Kommentar Seehofers Familiennachzug: Der Sound des Stammtischs
Geflüchtete können bald wieder ihre Familie nachholen. Das Heimatministerium legt allerdings Ausnahmen fest – sie sind plump und populistisch.
S ein Ministerium ist auch für Heimat zuständig, der Islam gehört für ihn nicht zu Deutschland und Führungsposten besetzt er ausschließlich mit Männern: Der neue Innenminister Horst Seehofer (CSU) hält die deutsche Öffentlichkeit beschäftigt. Allerdings eher auf einer diskursiven denn einer realpolitischen Ebene: Die abstrakten Heimatdiskussionen, das Verhältnis zum Islam und die Frage, welches Deutschland durch die neue Führungsriege repräsentiert wird, ließen fast vergessen, dass aus diesem Ministerium nicht nur Debattenanstöße, sondern harte Gesetzesverschärfungen zu erwarten sind.

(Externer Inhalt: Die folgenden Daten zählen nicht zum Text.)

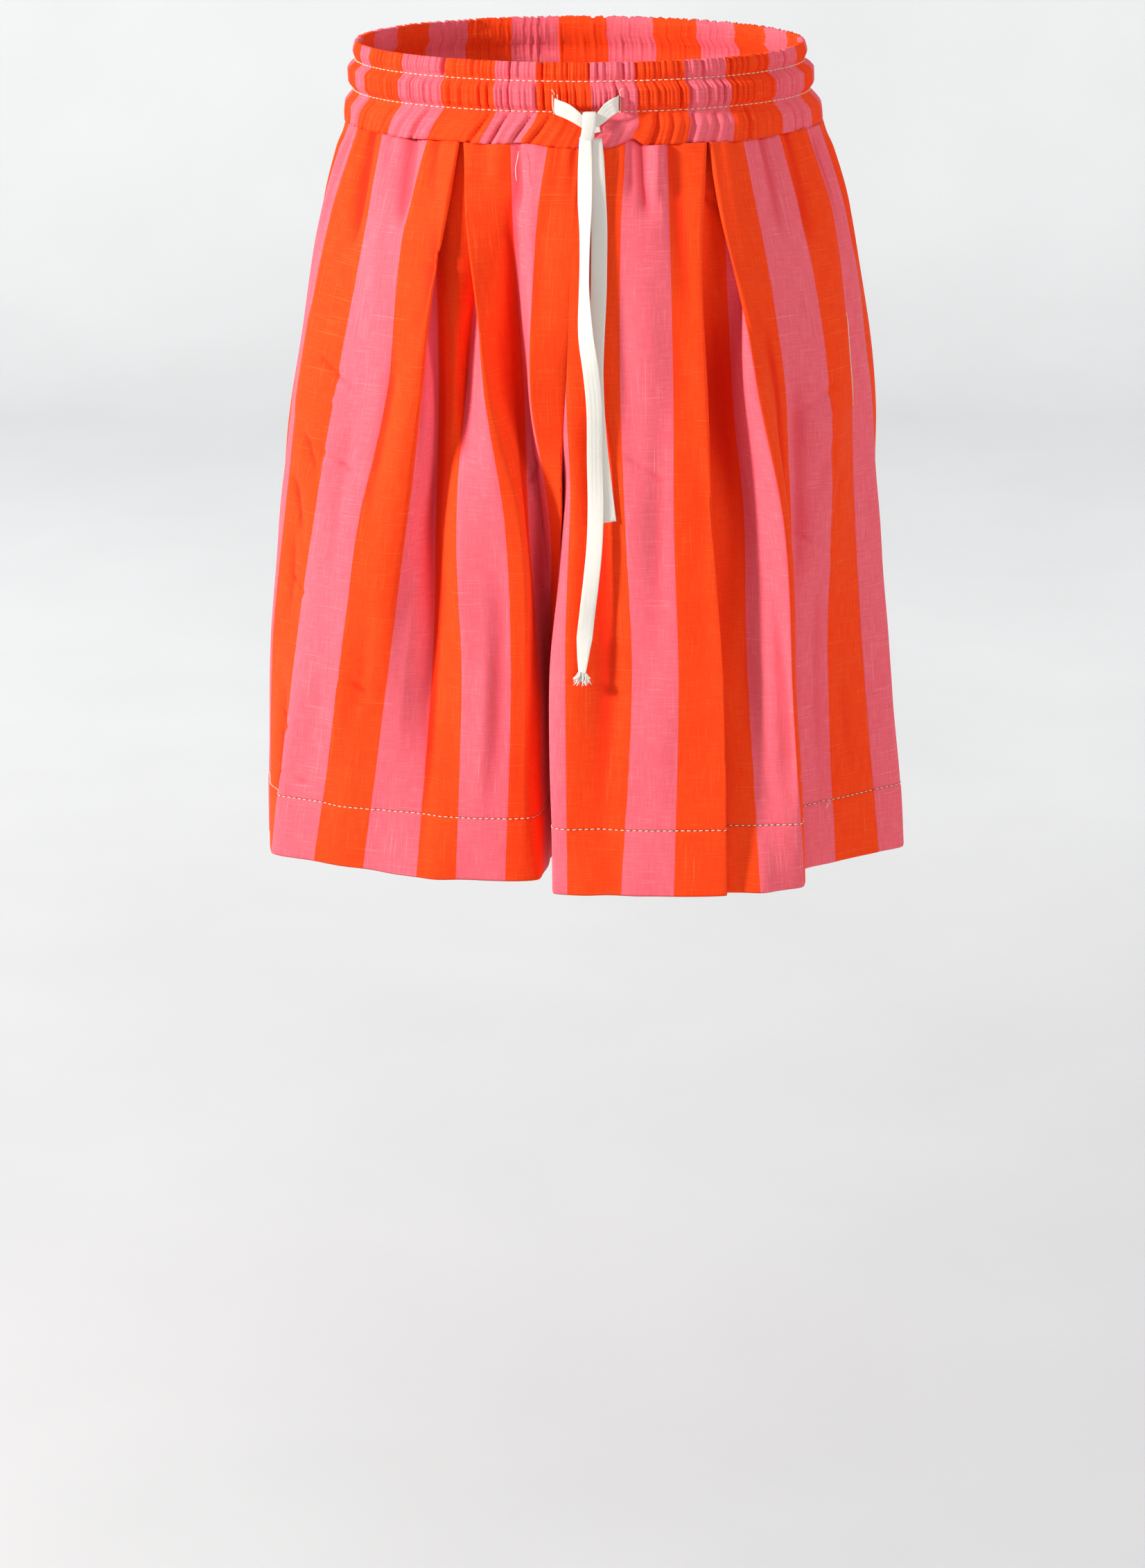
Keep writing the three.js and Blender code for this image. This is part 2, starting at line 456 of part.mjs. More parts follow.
// Cuts upright slots through a wall.
async function withSlots(geometry, slots) {
  const wasm = await Module();
  wasm.setup();
  const solidOf = (g) => {
    g.deleteAttribute("normal");
    g.deleteAttribute("uv");
    const merged = mergeVertices(g, 1e-4);
    return new wasm.Manifold(new wasm.Mesh({
      numProp: 3,
      vertProperties: new Float32Array(merged.attributes.position.array),
      triVerts: new Uint32Array(merged.index.array),
    }));
  };
  const cut = slots.reduce((body, slot) => body.subtract(solidOf(slot)), solidOf(geometry)).getMesh();
  return new THREE.BufferGeometry()
    .setAttribute("position", new THREE.Float32BufferAttribute(cut.vertProperties, 3))
    .setIndex(new THREE.BufferAttribute(cut.triVerts, 1));
}

function slotGeometry(x) {
  return new THREE.BoxGeometry(HOLE.wide, HOLE.deep, HOLE.tall).translate(x, -BAND[4].front, HOLE.z);
}

// A flat tape along a route, its width held close to the given direction.
function tapeGeometry(route, across) {
  const points = route.map((p) => new THREE.Vector3(p.x, p.y, p.z));
  const line = new THREE.CatmullRomCurve3(points, false, "centripetal");
  const stations = route.map((_, j) => j / (route.length - 1));
  const widths = route.map((p) => p.width ?? TAPE.width);
  const steps = Math.max(6, Math.round(line.getLength() / TAPE.step));
  const loops = [];
  for (let k = 0; k <= steps; k++) {
    const t = k / steps;
    const along = line.getTangent(t);
    const wide = across.clone().addScaledVector(along, -across.dot(along)).normalize();
    const thick = new THREE.Vector3().crossVectors(along, wide).normalize();
    const width = smoothAt(stations, widths, t);
    const corner = (a, b) => line.getPoint(t)
      .addScaledVector(wide, (a * width) / 2)
      .addScaledVector(thick, (b * TAPE.thick) / 2);
    loops.push([corner(-1, -1), corner(-1, 1), corner(1, 1), corner(1, -1)]);
  }
  return closedLoops(loops, false);
}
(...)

Das dürfte sich jetzt ändern: Der seit Dienstag kursierende Entwurf für eine Neuregelung des Familiennachzugs lässt die Marschrichtung erahnen. Nach langem Ringen hatten CDU und SPD beschlossen, die aktuelle Aussetzung des Familiennachzugs im August zu beenden. Monatlich 1.000 Personen sollen dann wieder zu ihren hier lebenden Ehepartnern, Eltern oder minderjährigen Kindern nachziehen können.

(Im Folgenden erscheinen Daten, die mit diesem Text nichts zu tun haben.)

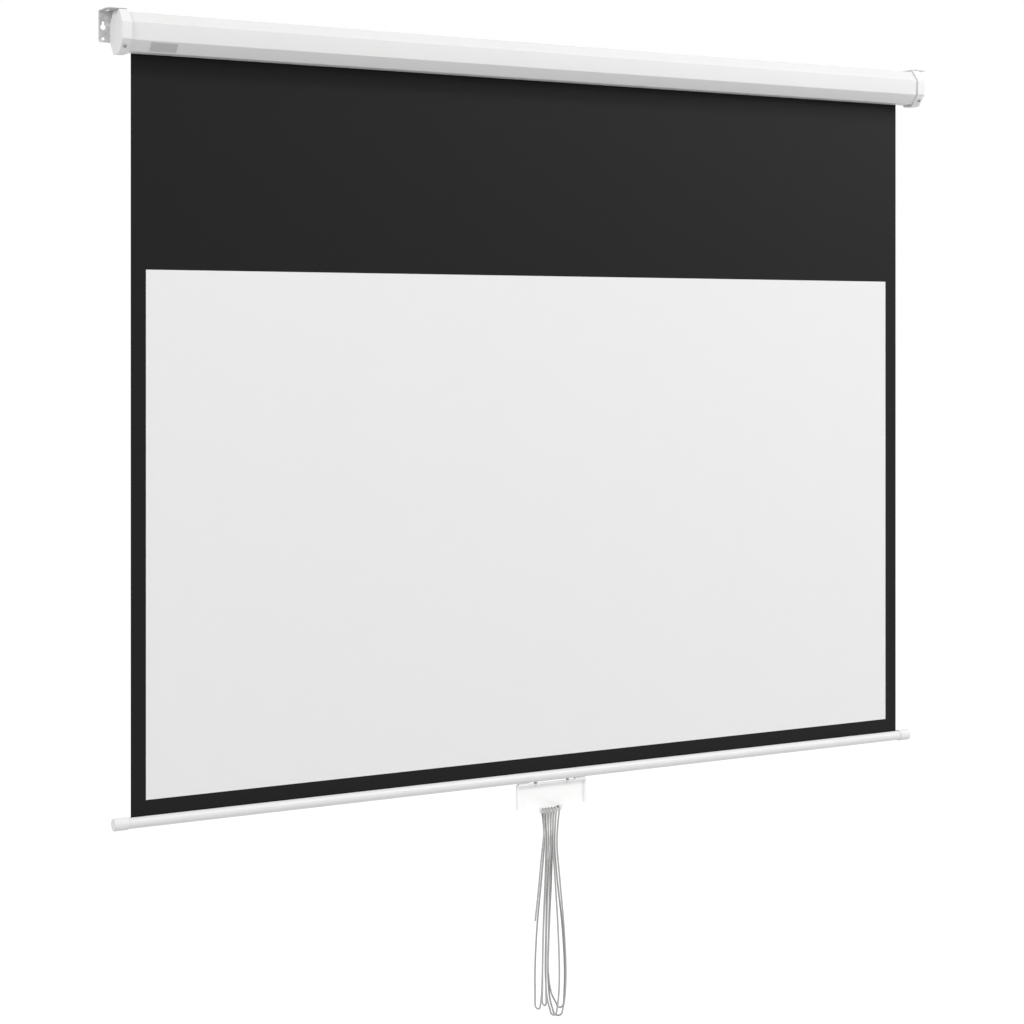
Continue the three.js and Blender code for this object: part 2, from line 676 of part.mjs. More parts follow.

Seehofers Ministerium legt nun fest, für wen das alles nicht gelten soll, und geht dabei über die Vereinbarungen im Koalitionsvertrag hinaus: Unter anderem sollen Flüchtlinge, die in Deutschland Sozialleistungen empfangen, Ehepartner, deren Ehe nicht im Herkunftsland geschlossen wurde, oder Menschen, die als „Hassprediger“ eingestuft werden, von der Regelung ausgenommen werden.
Darin weht der Sound des Stammtischs: Schmarotzer, Betrüger und Hetzer sollen ihre Familien nachholen? Nicht mit Horst. Dass die Realität anders aussieht – dass es ein seltener Glücksfall ist, sofort einen Job zu ergattern, dass es viele Gründe geben kann, warum eine Ehe in einem anderen Land geschlossen wurde, und dass „Hassprediger“ alles andere als ein trennscharfer Begriff ist – geschenkt. In Bayern sind schließlich bald Landtagswahlen.
Der Populistensound mag Seehofer helfen, die Bayern zu mobilisieren. Für die Betroffenen hat seine Politik allerdings ganz reale Folgen.